“Our vision is to change the fabric of financial services, but our mission is purely about unleashing talent,” says David M. Brear. As Group CEO of 11:FS, Brear knows more than a thing or two about unleashing talent. The innovative startup is on a mission to unleash the next generation of financial services based on the premise that, currently, the digitisation of the industry is only 1% finished.
It is a bold boast, but then Brear and the team that he has assembled veer towards the bold. The company, which like all good startups was built around the table at one London’s many Starbucks, has in four years assembled a team of the world’s top banking, fintech and insurance leaders. Under Brear’s stewardship, they are tasked with transforming traditional financial services from within by building new, truly digital services from scratch.
Discussing leadership, Brear is keen to give his thoughts on the competitive advantage this gives 11:FS. “Culture, if I’m honest, is our secret sauce,” he explains. “For me, it’s often such a misunderstood thing, too. It’s not about copying Google or Apple, or mirroring what Facebook does; so many organisations and people spend so little time prioritising the tactics, strategies and culture that lets you get the very best out of the people that work for you.”
For Brear, getting the best out of people involves a level of autonomy that some leaders find difficult. He calls this a ‘power to the edges’ approach when it comes to decision making, whereby everyone is involved where necessary. To do this, 11:FS has established an environment where everyone is empowered to perform to the best of their ability.

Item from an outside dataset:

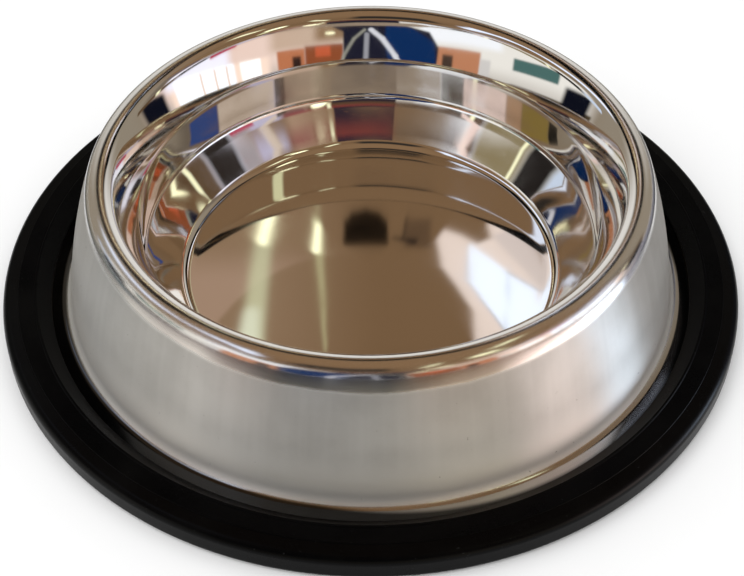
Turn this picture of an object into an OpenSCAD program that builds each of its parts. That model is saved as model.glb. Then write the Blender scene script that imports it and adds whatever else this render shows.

Of course, when it comes to leadership, a natural question revolves around the approach a leader takes to directing such talented individuals. “Regardless of how smart or skilled they are, everyone needs leadership,” Brear says. “I’ve always taken the view that leaders are more important than managers in an organisation, and I think great leaders should be as consistent and contextual as they can be for everyone. I try and lead each person as an individual, to understand what motivates them and what makes them perform. Personally, I feel like I learned more playing sports than I ever did in the business world, and I bring almost a sports psychology mentality into 11:FS that has allowed us to build such a strong company and vision.”
Reflecting more closely on his leadership style, Brear explains that leaders are more important than managers. “It’s not really what you do that matters the most,” he says, “it’s how you do it. Leaders lead, managers help to shape the view of what that means. Great leaders are as consistent as they can be for everybody, but also have to be incredibly contextual. The best people realise that every individual is different and therefore a good leader should always lead and treat the person as an individual.”
This approach pays dividends in the company’s external work, too. 11:FS helps financial services companies navigate these challenges and to understand the competitive landscape on their journey to digitisation. And while its proposition covers a host of key areas that contribute to the next generation of digital financial products, Brear is also a firm believer in getting the basics right first. Or, as 11:FS terms it - the infrastructure.
“People often talk about technology debt or legacy technology as the major inhibitor,” he says, “but for me that’s not the case - you get the right culture in any of these organisations and any challenge is surmountable. The newer organisations are those that are able to possess that more entrepreneurial spirit which means they’re not operating in silos, they’re curious, always asking ‘why?’ They don’t treat digital as just another distribution channel, but as everything.”